Fellow group member Sue Hardy added: “The church was not in a terrible state but the main aim of the project was to save the tower because it is listed and also to make it more accessible for people to come up here and enjoy it.

“People have come up here for years, but a lot of people don’t know it is here.”

Parts of the church, officially called All Saints Church, date from Saxon and Norman times but the majority of the building dates from the time of the Black Death in the 12th century. It has been slowly falling down ever since the 1940s.

Said Friend John Saint: “Over time it has changed and things have been added on but it still retains a lot of the architectural design that would have been here in the 15 and 1600s.”

Specialist stone and building techniques have been used to repair the existing walls and new steps built have been built inside the tower as part of the project.

Information boards have been put up around the site to inform visitors and new benches have been installed giving people somewhere pleasant to sit.

But the project also reaches beyond the physical improvements, with some of its most important work being the historical research and community engagement that has been done.

A monument to Annesley Hall resident Commander George Chaworth-Musters - famous for his epic trek through Patagonia - stands next to the church, and a DVD about his life and explorations was filmed as part of the project.

A research document about the area is currently being produced and a new website, which will give a detailed history of Annesley, is being created at www.annesleyheritage.co.uk.

A remake of an old locally-made film, The Annesley Vampire, is to be filmed this summer.

Said Dr David Amos, who has led the project for Ashfield District Council: “The history within two miles from here is absolutely fantastic.

“There’s the industrial history, the motte and bailey castle, the 900-year-old deer park, as well as the literary links.

“But the main thing that we have done is bringing the church into community use.”

Community events held as part of the project have included the annual folk festival, ghost hunting events, guided walks and bus tours and a Christmas Carol service.

Last weekend it hosted a literary event that saw readings of Annesley-inspired stories and poems read in the grounds of the church.

These all help educate people about the church - something that Friends member Chris Kidger has also benefited from through her involvement.

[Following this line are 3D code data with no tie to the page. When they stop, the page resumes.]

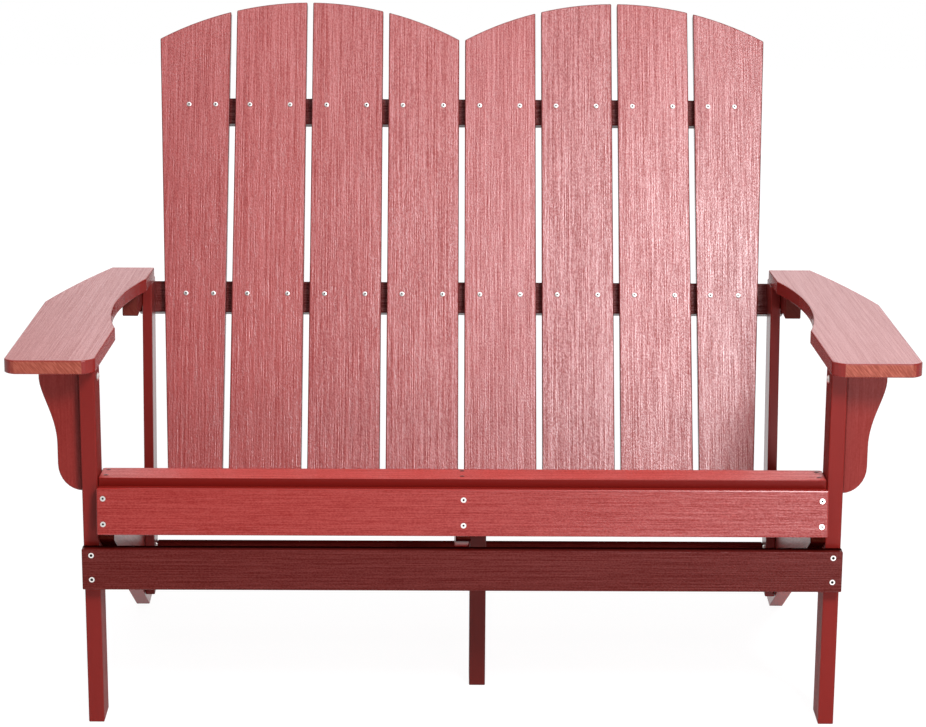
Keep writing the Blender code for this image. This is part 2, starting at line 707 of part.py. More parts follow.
def build_rails():
    half_crest = SLAT_PITCH * SLAT_COUNT / 2 - SLAT_GAP / 2
    taper = OUTER_TAPER * (SLAT_PEAK - CREST_DROP - UPPER_RAIL_START)
    upper = build_rail("back_rail_upper", UPPER_RAIL_START, UPPER_RAIL_HEIGHT,
                       half_crest - taper - UPPER_RAIL_INSET)
    middle = build_rail("back_rail_arm", ARM_RAIL_START, ARM_RAIL_HEIGHT, ARM_RAIL_LENGTH / 2)
    lower = build_rail("back_rail_lower", LOWER_RAIL_START, LOWER_RAIL_HEIGHT,
                       stringer_outer(back_point(LOWER_RAIL_START, RAIL_DEPTH)[0]))
    return upper, middle, lower


# Rear posts

def post_outline():
    top = ARM_UNDERSIDE - CLEARANCE
    depth = POST_DEPTH / math.cos(POST_ANGLE)
    return [(post_front(POST_FOOT), POST_FOOT), (post_front(POST_FOOT) + depth, POST_FOOT),
            (post_front(top) + depth, top), (post_front(top), top)]


def rail_notch():
    """The room that the arm-height rail needs, with its clearance, cut out of both posts."""
    grown = CLEARANCE
    outline = box_outline(ARM_RAIL_START - grown, ARM_RAIL_START + ARM_RAIL_HEIGHT + grown,
                          0, RAIL_THICKNESS + 2 * grown + POST_DEPTH)
    cutter = extrude_outline(outline, ARM_RAIL_LENGTH + 2 * OVERRUN)
    y, z = back_point(0, SLAT_THICKNESS)
    turn = axes((ARM_RAIL_LENGTH / 2 + OVERRUN, y, z), (0, math.sin(LEAN), math.cos(LEAN)),
                (0, math.cos(LEAN), -math.sin(LEAN)))
    cutter.name = "arm_rail_room"
    cutter.parent = frame
    cutter.matrix_local = turn
    cutter.hide_render = True
    cutter.display_type = "WIRE"
    return cutter


def build_post(side, label, notch):
    post = side_board("rear_post_" + label, post_outline(), POST_THICKNESS, POST_INNER, side)
    cut = post.modifiers.new("rail_notch", "BOOLEAN")
    cut.operation = "DIFFERENCE"
    cut.solver = "EXACT"
    cut.object = notch
    return post


def build_stretcher():
    """The board between the posts, flush with their rear faces, that carries the centre stringer."""
    half = POST_INNER - CLEARANCE
    y, z = post_point(STRETCHER_TOP - STRETCHER_HEIGHT, 0)
    outline = box_outline(-half, half, 0, STRETCHER_HEIGHT)
    placement = axes((0, y, z), (1, 0, 0), (0, math.sin(POST_ANGLE), math.cos(POST_ANGLE)))
    return board("rear_stretcher", outline, STRETCHER_THICKNESS, placement, FRAME_RED)


def build_cleat(side, label):
    top = ARM_UNDERSIDE - CLEARANCE
    outline = box_outline(CLEAT_FRONT, CLEAT_FRONT + CLEAT_LENGTH, top - CLEAT_HEIGHT, top)
    return side_board("arm_cleat_" + label, outline, CLEAT_THICKNESS, POST_OUTER + CLEARANCE, side)


SIDES = ((-1, "left"), (1, "right"))
legs = {label: build_leg(side, label) for side, label in SIDES}
arms = {label: build_arm(side, label) for side, label in SIDES}
brackets = {label: build_bracket(side, label) for side, label in SIDES}
stringers = {label: build_side_stringer(side, label) for side, label in SIDES}
stringer_centre = build_centre_stringer()
centre_leg = build_centre_leg()
apron = build_apron()
nose = build_nose()
seat_boards = build_seat()
slats = build_slats()
rails = build_rails()
notch = rail_notch()
posts = {label: build_post(side, label, notch) for side, label in SIDES}
stretcher = build_stretcher()
cleats = {label: build_cleat(side, label) for side, label in SIDES}

# Screws through the apron into the legs
for side, label in SIDES:
    x = side * (LEG_INNER + LEG_THICKNESS / 2 - APRON_SCREW_SHIFT)
    for row, z in (("upper", APRON_BOTTOM + APRON_HEIGHT - APRON_SCREW_DROP),
                   ("lower", APRON_BOTTOM + APRON_SCREW_RISE)):
        drive("apron_screw_%s_%s" % (label, row), "flat", (x, -CLEARANCE - APRON_THICKNESS, z),
              (0, 1, 0), (apron, legs[label]))

# Screws through the nose board into the ends of the three stringers
out_of_nose = Vector((0, -math.cos(TILT), math.sin(TILT)))
nose_face = Vector((0, NOSE_REAR, NOSE_BOTTOM)) + out_of_nose * NOSE_THICKNESS
nose_screw_x = STRINGER_OUTER - NOSE_SCREW_END_INSET
for label, x, target in (("left", -nose_screw_x, stringers["left"]),
                         ("centre", CENTRE_STRINGER_OFFSET, stringer_centre),
                         ("right", nose_screw_x, stringers["right"])):
    for row, along in (("upper", NOSE_HEIGHT - NOSE_SCREW_INSET), ("lower", NOSE_SCREW_INSET)):
        point = nose_face + nose_axis() * along + Vector((x, 0, 0))
        drive("nose_screw_%s_%s" % (label, row), "flat", point, -out_of_nose, (nose, target))

# Screws through the legs: a wide head up high into each bracket, pan heads into the stringers
for side, label in SIDES:
    drive("bracket_screw_" + label, "wide",
          (side * LEG_INNER, LEG_DEPTH / 2, ARM_UNDERSIDE - BRACKET_SCREW_DROP), (side, 0, 0),
          (legs[label], brackets[label]))
    for number in (1, 2):
        z = LEG_SCREW_TOP - LEG_SCREW_PITCH * (number - 1)
        drive("leg_screw_%s_%d" % (label, number), "pan", (side * LEG_OUTER, LEG_DEPTH / 2, z),
              (-side, 0, 0), (legs[label], stringers[label]))
    for number in (1, 2):
        z = POST_FOOT + POST_SCREW_RISE + POST_SCREW_PITCH * (number - 1)
        y = post_front(z) + (POST_DEPTH - STRETCHER_THICKNESS) / 2
        drive("post_screw_%s_%d" % (label, number), "pan", (side * POST_INNER, y, z),
              (side, 0, 0), (posts[label], stringers[label]))

# Screws through the centre leg into the centre stringer
leg_face = CENTRE_STRINGER_OFFSET + STRINGER_THICKNESS / 2 + CLEARANCE + CENTRE_LEG_THICKNESS
for number in (1, 2):
    y = CENTRE_LEG_FRONT + LEG_DEPTH / 2
    z = centre_underside(y) + CENTRE_LEG_OVERLAP / 2 + CENTRE_SCREW_PITCH * (number - 1.5)
    drive("centre_leg_screw_%d" % number, "pan", (leg_face, y, z), (-1, 0, 0),
          (centre_leg, stringer_centre))

bpy.context.view_layer.update()
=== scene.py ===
import math
import random

import bpy
from mathutils import Matrix, Vector


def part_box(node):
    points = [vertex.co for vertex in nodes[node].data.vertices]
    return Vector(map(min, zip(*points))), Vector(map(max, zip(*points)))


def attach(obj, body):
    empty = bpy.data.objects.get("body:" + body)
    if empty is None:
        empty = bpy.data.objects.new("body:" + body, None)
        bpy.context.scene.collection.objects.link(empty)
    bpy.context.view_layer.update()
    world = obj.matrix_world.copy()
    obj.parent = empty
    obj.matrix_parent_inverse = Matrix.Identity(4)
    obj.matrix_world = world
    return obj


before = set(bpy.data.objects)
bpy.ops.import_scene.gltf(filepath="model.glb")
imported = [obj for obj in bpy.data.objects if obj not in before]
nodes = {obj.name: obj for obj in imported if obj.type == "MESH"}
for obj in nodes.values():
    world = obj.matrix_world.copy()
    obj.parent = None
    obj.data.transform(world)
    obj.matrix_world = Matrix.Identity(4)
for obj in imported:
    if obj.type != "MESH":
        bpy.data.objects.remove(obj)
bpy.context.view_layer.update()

print("frame loaded:", len(nodes), "nodes")


def deselectAll():
    if bpy.context.mode != "OBJECT":
        bpy.ops.object.mode_set(mode="OBJECT")
    bpy.ops.object.select_all(action="DESELECT")


# angles of the boards, and where the front legs' fronts are
seat = {
    "lean": math.radians(26.5),        # the back, from upright
    "postLean": math.radians(7.1),
    "slope": math.radians(20.0),
    "firstSlope": math.radians(3.0),
    "stringerFall": math.radians(25.0),
    "front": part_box("front_leg_left")[0][1],
}
backOut = Vector((0, -math.cos(seat["lean"]), math.sin(seat["lean"])))
backUp = Vector((0, math.sin(seat["lean"]), math.cos(seat["lean"])))


# camera, solved from the edges in the photo

cameraSpot = {
    "place": (-0.0296, -3.7887, 1.5681),   # Y from the front legs' fronts
    "down": 15.3281,
    "yaw": 0.434,
    "roll": 0.3519,
    "lens": 111.385, "sensor": 36, "reach": 60,
}


def addCamera(spot):
    deselectAll()
    turn = (Matrix.Rotation(math.radians(-spot["yaw"]), 4, "Z")
            @ Matrix.Rotation(math.radians(90 - spot["down"]), 4, "X")
            @ Matrix.Rotation(math.radians(spot["roll"]), 4, "Z"))
    x, y, z = spot["place"]
    bpy.ops.object.camera_add(location=(x, y + seat["front"], z), rotation=turn.to_euler())
    camera = bpy.context.object
    camera.name = "photoCamera"
    camera.data.lens = spot["lens"]
    camera.data.sensor_width = spot["sensor"]
    camera.data.clip_end = spot["reach"]
    bpy.context.scene.camera = camera


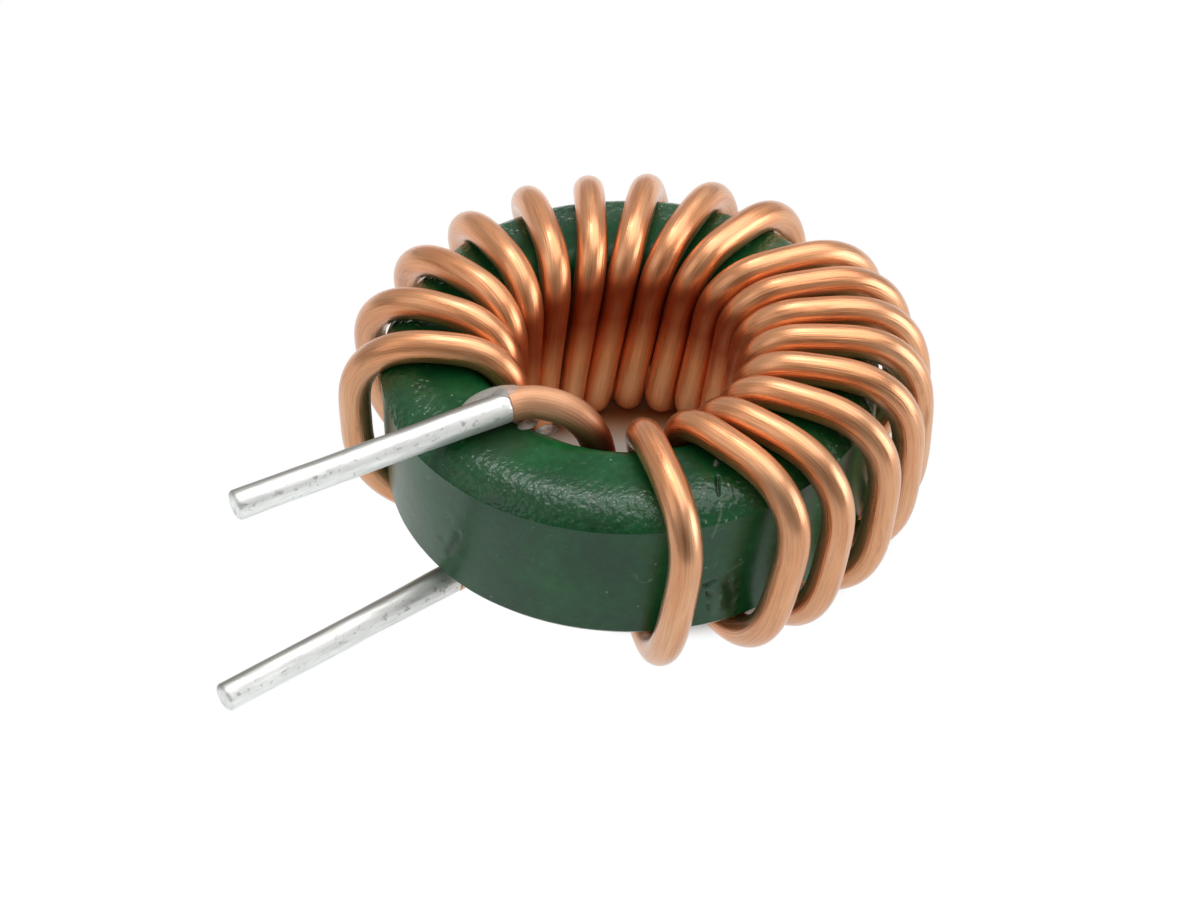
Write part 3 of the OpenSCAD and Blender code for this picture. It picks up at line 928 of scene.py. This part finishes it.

“I have learned such a lot since I have been on this project,” she said.

“I knew the church was here but I didn’t know much about it.

“You learn about history at school but it’s all dates they throw at you. When you start to learn about people, it brings it to life.”

Sue Hardy said that the project has helped to raise the church’s profile and that even after the funding runs out, Friends members will meet informally and continue to organise events.

“There will always be something here because we all love the place,” she added.